## Do this
Only the number is wanted: how many lines of these entries contain the word "data"?

----------------

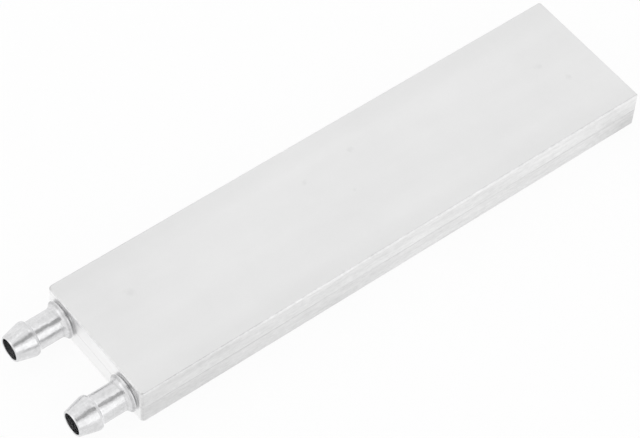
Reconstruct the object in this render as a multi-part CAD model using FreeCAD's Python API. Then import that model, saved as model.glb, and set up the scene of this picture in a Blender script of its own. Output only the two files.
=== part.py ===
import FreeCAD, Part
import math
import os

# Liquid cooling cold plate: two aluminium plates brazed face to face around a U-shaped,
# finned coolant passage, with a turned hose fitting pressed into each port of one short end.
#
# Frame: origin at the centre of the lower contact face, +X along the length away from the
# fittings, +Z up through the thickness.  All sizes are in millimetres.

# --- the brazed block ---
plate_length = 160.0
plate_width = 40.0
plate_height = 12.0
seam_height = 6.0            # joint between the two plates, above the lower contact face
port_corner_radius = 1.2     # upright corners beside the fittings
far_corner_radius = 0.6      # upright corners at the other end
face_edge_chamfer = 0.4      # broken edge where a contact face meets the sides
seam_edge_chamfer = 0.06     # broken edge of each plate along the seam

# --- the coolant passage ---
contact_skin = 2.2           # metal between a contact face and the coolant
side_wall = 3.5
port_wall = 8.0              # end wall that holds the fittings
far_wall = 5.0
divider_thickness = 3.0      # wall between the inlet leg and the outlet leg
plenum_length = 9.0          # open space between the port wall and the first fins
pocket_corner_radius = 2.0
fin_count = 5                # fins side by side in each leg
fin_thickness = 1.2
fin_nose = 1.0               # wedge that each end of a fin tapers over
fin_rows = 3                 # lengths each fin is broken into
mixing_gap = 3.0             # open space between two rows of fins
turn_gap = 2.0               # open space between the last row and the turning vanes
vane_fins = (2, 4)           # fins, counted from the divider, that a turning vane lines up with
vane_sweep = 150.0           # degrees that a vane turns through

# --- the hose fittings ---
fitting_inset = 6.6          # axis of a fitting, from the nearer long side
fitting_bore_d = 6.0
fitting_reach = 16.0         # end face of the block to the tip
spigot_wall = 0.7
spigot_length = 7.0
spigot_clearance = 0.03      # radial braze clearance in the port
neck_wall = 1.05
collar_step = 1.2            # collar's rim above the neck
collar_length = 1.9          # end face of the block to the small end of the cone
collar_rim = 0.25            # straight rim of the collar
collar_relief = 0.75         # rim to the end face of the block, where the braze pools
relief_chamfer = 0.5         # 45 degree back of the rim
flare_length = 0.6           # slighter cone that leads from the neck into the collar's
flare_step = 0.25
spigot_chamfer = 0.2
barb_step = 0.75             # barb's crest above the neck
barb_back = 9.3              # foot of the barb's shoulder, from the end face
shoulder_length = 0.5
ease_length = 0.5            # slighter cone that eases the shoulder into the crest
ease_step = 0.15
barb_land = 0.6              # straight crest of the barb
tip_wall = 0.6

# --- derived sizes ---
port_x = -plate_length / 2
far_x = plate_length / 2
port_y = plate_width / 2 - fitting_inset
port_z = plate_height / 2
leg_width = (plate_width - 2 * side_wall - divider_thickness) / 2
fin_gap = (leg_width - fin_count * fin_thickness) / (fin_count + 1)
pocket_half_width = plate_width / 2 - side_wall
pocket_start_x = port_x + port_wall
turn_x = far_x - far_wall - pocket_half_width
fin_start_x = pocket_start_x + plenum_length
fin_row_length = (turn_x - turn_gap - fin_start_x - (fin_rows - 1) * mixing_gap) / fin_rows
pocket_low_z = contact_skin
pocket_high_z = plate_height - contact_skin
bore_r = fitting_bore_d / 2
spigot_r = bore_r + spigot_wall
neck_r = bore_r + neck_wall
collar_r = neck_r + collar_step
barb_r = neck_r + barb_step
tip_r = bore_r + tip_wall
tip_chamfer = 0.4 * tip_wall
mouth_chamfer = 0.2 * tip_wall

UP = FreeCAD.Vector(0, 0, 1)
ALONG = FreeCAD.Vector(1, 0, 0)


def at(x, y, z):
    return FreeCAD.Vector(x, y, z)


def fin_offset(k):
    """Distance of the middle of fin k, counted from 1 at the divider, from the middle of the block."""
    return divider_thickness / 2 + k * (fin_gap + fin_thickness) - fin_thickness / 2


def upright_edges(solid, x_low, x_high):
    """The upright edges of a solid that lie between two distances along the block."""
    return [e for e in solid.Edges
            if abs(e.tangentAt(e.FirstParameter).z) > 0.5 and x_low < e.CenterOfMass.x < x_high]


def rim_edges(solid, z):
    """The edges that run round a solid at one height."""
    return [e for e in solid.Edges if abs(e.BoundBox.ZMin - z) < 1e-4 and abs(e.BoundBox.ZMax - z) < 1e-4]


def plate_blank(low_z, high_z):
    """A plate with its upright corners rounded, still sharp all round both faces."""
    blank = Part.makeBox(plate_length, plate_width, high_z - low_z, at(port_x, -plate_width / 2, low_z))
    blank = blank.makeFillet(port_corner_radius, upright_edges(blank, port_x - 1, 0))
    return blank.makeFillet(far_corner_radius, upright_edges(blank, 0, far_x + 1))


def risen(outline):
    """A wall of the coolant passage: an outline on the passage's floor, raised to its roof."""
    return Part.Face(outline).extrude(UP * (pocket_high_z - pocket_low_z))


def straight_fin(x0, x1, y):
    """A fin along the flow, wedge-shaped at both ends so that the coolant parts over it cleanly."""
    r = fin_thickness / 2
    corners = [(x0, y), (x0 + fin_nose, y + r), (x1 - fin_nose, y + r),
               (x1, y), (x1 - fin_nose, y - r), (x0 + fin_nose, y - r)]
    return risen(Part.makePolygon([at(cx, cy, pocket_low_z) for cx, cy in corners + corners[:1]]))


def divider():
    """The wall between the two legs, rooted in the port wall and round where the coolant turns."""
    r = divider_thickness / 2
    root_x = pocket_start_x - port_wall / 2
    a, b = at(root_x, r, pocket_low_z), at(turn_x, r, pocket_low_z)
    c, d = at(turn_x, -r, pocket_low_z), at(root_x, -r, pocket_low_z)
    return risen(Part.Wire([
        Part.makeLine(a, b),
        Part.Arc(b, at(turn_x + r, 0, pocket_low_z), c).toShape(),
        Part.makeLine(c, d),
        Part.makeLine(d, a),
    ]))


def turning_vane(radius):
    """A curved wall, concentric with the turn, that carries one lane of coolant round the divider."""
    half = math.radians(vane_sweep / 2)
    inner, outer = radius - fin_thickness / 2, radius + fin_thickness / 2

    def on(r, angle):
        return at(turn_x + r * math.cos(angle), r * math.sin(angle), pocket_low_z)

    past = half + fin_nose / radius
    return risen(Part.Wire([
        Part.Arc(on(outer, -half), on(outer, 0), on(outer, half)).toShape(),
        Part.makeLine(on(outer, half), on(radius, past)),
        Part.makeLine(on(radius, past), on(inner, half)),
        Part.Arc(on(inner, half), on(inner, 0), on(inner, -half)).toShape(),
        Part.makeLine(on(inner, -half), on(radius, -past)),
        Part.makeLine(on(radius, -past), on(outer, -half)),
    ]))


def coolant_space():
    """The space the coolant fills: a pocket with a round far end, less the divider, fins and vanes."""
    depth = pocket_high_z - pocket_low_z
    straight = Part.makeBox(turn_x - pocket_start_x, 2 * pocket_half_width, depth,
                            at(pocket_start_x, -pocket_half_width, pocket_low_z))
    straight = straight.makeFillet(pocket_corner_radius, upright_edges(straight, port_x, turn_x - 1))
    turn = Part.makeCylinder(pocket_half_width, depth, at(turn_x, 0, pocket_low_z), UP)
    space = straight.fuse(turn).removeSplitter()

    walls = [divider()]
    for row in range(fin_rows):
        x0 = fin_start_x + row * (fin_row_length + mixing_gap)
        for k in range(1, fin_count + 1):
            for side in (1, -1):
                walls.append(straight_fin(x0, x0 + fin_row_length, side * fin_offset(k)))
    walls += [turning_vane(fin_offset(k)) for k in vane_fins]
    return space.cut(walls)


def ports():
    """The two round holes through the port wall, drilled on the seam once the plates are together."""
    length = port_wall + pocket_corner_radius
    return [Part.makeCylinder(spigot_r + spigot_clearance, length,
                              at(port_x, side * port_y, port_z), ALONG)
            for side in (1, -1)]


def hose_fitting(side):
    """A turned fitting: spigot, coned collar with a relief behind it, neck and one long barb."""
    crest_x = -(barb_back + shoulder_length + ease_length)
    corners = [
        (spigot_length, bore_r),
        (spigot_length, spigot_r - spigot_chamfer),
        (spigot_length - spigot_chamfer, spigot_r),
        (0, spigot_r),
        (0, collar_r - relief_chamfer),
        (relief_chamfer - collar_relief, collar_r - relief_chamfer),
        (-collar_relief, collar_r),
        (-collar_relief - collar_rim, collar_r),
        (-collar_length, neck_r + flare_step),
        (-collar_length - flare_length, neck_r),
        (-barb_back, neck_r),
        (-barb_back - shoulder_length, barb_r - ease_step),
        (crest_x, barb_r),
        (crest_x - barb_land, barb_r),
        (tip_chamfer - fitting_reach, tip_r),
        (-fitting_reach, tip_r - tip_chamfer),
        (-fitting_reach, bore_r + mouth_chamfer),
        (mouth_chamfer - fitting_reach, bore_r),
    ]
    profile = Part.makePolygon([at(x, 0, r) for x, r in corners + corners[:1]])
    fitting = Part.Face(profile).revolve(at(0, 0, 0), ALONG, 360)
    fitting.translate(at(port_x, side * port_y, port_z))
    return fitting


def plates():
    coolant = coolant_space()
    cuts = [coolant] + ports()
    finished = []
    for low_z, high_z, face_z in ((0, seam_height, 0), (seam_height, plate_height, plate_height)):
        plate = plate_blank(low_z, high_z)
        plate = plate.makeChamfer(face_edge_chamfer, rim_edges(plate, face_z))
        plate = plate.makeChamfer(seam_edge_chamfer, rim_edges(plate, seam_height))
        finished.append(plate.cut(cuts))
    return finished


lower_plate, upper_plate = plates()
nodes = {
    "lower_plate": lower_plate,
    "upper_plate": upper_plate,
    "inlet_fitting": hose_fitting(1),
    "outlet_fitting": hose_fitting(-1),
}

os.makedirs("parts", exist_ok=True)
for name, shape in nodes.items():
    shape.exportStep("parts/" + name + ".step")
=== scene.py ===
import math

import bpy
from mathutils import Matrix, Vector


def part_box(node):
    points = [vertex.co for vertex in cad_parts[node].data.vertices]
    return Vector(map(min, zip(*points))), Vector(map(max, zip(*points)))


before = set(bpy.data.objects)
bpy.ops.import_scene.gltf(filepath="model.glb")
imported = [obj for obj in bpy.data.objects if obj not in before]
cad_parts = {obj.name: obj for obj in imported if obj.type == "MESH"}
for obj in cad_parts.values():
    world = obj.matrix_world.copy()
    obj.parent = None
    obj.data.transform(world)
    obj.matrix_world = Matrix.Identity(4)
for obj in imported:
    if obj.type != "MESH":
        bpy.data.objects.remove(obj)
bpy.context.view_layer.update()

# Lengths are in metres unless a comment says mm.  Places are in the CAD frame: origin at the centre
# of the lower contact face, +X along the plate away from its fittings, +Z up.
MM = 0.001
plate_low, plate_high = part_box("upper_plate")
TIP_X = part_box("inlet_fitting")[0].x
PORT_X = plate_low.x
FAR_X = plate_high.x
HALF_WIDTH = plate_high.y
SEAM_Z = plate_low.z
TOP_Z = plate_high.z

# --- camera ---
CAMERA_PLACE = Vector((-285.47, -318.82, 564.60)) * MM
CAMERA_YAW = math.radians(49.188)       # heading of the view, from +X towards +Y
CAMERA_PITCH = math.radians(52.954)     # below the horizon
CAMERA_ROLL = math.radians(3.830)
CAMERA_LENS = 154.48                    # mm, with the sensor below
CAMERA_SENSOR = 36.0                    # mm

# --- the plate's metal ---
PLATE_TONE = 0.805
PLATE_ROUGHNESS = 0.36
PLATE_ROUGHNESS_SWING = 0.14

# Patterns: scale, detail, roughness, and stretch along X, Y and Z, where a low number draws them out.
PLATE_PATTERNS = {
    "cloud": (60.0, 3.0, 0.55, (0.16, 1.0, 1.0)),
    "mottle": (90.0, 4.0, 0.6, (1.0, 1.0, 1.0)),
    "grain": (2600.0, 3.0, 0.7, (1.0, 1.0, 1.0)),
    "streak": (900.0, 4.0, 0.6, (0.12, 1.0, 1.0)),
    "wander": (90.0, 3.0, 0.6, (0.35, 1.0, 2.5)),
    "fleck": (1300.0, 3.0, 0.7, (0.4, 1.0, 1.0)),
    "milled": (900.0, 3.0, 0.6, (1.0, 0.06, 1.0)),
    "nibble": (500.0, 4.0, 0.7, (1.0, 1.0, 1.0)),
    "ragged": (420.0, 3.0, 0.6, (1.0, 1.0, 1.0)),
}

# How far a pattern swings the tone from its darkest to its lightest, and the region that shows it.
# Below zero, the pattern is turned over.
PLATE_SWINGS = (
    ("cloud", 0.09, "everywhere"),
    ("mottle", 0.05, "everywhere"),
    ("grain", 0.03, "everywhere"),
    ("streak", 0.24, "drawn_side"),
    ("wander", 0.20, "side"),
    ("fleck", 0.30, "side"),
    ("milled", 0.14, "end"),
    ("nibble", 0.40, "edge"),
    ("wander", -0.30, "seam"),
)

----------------

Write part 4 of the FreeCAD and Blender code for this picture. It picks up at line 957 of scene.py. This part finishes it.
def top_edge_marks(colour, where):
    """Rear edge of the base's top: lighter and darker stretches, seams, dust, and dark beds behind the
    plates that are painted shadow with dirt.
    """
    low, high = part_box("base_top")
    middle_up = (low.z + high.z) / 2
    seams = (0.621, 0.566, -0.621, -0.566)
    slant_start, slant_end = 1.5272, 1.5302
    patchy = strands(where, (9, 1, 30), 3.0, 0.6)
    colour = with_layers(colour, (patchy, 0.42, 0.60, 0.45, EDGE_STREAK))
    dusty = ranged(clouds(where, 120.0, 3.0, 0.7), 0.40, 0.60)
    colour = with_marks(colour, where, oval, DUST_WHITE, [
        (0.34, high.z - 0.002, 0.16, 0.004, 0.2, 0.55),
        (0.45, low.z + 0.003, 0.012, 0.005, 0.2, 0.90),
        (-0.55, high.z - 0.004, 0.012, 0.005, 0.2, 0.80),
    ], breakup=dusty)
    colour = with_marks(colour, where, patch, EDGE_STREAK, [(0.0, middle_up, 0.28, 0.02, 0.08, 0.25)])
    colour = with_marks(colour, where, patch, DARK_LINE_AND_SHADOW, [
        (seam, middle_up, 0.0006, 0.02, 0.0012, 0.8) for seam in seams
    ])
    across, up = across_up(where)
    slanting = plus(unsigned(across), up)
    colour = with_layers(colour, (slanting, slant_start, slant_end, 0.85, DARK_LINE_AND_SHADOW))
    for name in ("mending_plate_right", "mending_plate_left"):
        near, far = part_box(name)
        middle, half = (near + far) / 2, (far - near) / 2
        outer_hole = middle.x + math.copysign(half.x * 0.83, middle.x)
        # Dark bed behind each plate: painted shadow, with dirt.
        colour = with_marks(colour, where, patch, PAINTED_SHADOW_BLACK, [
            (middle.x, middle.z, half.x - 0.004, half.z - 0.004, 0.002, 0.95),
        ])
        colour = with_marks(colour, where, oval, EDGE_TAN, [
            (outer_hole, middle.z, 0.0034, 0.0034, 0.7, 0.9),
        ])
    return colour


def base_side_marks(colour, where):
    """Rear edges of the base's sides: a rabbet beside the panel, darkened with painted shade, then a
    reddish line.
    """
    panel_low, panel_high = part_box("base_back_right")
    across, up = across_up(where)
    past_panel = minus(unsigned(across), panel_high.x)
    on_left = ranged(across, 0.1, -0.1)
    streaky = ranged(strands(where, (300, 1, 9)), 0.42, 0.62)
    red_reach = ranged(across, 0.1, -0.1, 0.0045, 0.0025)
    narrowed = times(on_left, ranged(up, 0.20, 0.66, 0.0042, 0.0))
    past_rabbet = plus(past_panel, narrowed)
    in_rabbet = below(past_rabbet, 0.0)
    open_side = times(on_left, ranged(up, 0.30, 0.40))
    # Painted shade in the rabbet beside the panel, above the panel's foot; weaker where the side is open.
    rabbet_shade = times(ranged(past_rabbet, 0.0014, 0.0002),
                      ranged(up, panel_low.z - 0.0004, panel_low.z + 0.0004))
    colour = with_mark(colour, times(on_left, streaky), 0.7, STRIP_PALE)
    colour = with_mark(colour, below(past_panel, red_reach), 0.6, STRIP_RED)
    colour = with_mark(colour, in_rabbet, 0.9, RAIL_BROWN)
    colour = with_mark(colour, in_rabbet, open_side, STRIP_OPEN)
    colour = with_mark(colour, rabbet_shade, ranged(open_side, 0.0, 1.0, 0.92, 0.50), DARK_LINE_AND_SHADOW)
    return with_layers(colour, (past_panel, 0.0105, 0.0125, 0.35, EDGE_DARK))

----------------

## Written answer
5